DATA LINES:
# # # # #

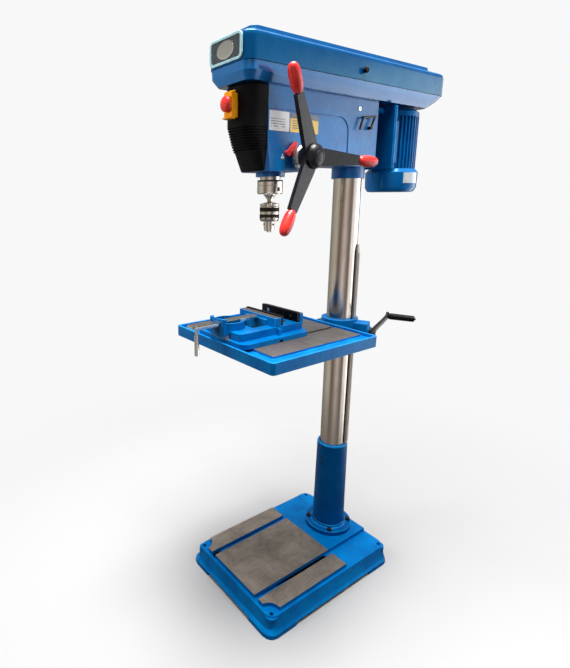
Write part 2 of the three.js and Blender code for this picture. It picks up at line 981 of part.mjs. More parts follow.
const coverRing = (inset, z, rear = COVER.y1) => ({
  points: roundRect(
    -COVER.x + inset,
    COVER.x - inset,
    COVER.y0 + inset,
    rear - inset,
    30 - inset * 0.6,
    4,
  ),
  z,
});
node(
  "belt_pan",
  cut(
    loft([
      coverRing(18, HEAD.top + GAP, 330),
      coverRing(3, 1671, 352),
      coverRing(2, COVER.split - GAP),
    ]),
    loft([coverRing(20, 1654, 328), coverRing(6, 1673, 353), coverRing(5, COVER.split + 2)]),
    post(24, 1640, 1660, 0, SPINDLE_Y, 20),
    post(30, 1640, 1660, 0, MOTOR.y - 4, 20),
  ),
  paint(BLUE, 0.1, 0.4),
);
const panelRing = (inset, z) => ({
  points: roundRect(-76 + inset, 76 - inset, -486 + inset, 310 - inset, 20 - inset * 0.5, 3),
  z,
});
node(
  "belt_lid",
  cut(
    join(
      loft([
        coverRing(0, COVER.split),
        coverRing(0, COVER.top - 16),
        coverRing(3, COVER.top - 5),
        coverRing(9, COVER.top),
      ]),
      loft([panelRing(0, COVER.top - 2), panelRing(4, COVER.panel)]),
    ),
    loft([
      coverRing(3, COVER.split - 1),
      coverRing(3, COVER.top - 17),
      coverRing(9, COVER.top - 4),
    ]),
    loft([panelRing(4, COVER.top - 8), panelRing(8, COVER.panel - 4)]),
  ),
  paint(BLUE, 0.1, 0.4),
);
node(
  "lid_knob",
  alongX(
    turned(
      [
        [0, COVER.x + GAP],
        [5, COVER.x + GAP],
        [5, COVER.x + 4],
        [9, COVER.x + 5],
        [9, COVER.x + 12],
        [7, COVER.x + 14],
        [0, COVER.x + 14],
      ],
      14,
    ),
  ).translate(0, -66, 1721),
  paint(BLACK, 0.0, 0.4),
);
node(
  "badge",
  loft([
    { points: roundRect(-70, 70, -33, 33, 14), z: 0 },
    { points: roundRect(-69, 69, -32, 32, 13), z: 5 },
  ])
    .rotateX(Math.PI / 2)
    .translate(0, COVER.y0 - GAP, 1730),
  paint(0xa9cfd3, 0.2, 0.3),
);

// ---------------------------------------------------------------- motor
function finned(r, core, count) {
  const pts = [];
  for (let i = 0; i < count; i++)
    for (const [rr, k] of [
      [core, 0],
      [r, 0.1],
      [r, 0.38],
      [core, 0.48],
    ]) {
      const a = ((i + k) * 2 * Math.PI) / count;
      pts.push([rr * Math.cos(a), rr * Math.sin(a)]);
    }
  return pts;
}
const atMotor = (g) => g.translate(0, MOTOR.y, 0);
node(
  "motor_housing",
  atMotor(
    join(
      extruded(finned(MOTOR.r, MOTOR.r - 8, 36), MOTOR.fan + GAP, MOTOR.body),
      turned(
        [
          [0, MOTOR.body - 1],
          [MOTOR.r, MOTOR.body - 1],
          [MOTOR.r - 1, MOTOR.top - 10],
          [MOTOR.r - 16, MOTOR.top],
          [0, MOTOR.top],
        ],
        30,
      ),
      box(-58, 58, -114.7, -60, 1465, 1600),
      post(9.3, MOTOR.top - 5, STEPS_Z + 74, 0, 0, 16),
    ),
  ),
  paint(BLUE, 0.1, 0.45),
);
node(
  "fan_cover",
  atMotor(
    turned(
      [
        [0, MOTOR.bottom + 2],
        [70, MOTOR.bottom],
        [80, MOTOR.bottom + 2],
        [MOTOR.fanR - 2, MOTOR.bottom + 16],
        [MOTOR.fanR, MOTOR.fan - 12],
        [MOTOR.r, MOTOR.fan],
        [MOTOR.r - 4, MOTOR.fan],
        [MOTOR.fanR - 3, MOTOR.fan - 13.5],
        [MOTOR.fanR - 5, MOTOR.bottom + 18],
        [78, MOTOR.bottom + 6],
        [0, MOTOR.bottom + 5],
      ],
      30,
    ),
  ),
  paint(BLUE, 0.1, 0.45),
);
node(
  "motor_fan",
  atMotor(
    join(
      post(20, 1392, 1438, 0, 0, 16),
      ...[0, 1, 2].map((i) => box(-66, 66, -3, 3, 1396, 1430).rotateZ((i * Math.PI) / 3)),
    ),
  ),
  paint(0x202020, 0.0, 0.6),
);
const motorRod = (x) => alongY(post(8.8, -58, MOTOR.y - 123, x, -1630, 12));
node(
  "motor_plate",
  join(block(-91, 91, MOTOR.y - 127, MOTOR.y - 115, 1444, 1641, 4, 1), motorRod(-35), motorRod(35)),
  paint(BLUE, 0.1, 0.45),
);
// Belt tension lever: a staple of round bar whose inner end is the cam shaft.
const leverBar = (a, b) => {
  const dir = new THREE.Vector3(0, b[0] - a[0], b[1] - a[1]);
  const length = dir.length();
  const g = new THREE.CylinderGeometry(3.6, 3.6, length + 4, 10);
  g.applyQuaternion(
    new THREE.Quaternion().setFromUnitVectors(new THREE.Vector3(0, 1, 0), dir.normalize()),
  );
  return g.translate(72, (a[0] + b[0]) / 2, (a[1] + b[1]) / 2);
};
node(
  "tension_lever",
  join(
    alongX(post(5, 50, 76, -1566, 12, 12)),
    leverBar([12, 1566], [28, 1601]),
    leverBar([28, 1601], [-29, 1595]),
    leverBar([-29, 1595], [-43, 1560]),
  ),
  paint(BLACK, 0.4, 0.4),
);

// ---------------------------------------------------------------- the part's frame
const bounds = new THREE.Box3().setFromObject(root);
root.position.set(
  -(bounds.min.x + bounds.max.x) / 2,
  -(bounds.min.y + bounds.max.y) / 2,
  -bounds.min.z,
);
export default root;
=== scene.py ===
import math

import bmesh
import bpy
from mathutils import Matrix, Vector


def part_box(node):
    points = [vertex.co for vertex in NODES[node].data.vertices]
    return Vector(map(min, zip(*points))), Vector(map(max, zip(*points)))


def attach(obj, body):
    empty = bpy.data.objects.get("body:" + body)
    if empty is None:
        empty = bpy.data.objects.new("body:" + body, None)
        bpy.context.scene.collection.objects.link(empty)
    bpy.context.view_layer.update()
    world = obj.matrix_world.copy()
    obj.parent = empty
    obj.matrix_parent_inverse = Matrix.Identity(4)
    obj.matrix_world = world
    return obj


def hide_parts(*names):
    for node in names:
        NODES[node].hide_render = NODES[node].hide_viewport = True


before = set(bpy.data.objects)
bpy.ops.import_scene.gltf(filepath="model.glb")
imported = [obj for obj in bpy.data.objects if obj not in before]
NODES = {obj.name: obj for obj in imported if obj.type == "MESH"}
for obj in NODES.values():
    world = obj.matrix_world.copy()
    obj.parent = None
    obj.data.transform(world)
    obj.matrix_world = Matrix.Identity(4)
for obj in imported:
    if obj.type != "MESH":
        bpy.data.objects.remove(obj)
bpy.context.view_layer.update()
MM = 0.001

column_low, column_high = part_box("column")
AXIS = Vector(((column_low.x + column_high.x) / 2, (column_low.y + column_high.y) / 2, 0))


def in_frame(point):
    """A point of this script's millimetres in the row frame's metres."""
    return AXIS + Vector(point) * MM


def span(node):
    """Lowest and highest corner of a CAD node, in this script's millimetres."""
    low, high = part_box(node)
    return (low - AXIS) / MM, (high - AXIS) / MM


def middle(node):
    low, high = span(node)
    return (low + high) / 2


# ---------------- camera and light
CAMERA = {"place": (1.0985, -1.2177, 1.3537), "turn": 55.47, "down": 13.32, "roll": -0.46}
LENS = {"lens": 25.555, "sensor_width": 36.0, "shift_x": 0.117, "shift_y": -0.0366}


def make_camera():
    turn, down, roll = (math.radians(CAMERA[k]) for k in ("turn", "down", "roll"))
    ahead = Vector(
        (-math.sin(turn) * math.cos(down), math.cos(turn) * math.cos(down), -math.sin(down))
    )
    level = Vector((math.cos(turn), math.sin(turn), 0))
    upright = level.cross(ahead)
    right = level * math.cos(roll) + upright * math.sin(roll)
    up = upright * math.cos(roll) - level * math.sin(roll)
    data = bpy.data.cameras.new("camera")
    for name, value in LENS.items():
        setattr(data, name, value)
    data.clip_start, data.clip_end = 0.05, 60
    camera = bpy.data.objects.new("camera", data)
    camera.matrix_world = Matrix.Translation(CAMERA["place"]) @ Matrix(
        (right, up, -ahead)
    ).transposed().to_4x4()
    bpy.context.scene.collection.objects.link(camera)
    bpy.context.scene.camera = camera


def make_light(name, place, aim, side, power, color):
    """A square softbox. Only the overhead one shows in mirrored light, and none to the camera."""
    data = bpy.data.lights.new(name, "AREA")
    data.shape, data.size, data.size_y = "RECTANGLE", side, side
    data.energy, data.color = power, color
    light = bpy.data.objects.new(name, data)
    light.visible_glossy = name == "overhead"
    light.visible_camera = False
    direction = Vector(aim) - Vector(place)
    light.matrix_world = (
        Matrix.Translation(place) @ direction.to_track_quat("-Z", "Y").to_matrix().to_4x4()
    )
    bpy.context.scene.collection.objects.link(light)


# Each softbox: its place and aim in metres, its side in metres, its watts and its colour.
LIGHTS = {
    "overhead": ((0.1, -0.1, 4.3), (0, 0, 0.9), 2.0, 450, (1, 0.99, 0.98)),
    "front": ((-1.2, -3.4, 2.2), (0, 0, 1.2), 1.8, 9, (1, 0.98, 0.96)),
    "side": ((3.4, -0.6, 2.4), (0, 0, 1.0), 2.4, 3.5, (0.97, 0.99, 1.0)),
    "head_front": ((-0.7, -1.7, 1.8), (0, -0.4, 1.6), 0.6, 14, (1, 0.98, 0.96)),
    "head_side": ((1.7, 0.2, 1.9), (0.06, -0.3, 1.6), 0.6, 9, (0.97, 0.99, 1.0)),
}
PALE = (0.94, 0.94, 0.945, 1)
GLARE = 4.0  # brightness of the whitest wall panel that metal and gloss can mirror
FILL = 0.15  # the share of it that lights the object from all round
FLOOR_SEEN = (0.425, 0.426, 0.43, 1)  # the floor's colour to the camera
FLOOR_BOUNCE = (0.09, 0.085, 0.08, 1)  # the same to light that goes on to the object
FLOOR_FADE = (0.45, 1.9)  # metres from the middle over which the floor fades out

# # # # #

Extract exactly and only the span of lines that begins at the line containing "the part's frame" and ends at the line containing "AXIS = Vector(((column_low.x".

// ---------------------------------------------------------------- the part's frame
const bounds = new THREE.Box3().setFromObject(root);
root.position.set(
  -(bounds.min.x + bounds.max.x) / 2,
  -(bounds.min.y + bounds.max.y) / 2,
  -bounds.min.z,
);
export default root;
=== scene.py ===
import math

import bmesh
import bpy
from mathutils import Matrix, Vector


def part_box(node):
    points = [vertex.co for vertex in NODES[node].data.vertices]
    return Vector(map(min, zip(*points))), Vector(map(max, zip(*points)))


def attach(obj, body):
    empty = bpy.data.objects.get("body:" + body)
    if empty is None:
        empty = bpy.data.objects.new("body:" + body, None)
        bpy.context.scene.collection.objects.link(empty)
    bpy.context.view_layer.update()
    world = obj.matrix_world.copy()
    obj.parent = empty
    obj.matrix_parent_inverse = Matrix.Identity(4)
    obj.matrix_world = world
    return obj


def hide_parts(*names):
    for node in names:
        NODES[node].hide_render = NODES[node].hide_viewport = True


before = set(bpy.data.objects)
bpy.ops.import_scene.gltf(filepath="model.glb")
imported = [obj for obj in bpy.data.objects if obj not in before]
NODES = {obj.name: obj for obj in imported if obj.type == "MESH"}
for obj in NODES.values():
    world = obj.matrix_world.copy()
    obj.parent = None
    obj.data.transform(world)
    obj.matrix_world = Matrix.Identity(4)
for obj in imported:
    if obj.type != "MESH":
        bpy.data.objects.remove(obj)
bpy.context.view_layer.update()
MM = 0.001

column_low, column_high = part_box("column")
AXIS = Vector(((column_low.x + column_high.x) / 2, (column_low.y + column_high.y) / 2, 0))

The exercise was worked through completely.